Ok, no need to be nasty because it shows your maturity. <snip>
The only difference is that at a proper auction (and I've seen it many times), a person who may have put a max bid in (or the figure they had in their head) suddenly goes up.
I was tired and irritated by your accusation. Sorry.
Anyhow, the difference is the concept of "bidding wars" and having a chance to increase your max bid.
In a real auction, if you get outbid, you have all the time you need* to respond and place a new bid. You may even decide that your "max" bid that you had in your head when you started bidding, can be exceeded.
*You are physically present at the auction so you only need a few seconds. With an online auction, you would conceivably need a few minutes/hours/days to account for that fact that many people don't watch the auction in real time.

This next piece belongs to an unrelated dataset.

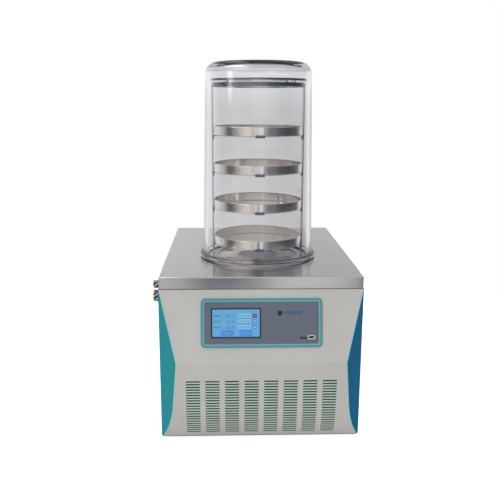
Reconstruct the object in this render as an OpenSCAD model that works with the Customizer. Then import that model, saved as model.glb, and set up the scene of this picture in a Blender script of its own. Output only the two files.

eBay ends at a fixed, set time. People do not have the opportunity to respond to bids that occur in the final seconds. If they did have time, they might decide that their "max" bid can be exceeded.
This is the crux of the argument. If you bid with enough time for other interested people to respond to your bid, you are giving them time to make further bids, *beyond* what they had first considered their "max".
This is how bidding wars happen. This is how people end up paying way more than they had planned to.
If, as you must do, you will concede that some people +do+ end up paying more than they had intended**, then you must also concede that bidding before the end of the auction can increase the final price value of the lot.
**It would be madness to claim that nobody on eBay has ever walked away from an "auction" having paid more than they intended.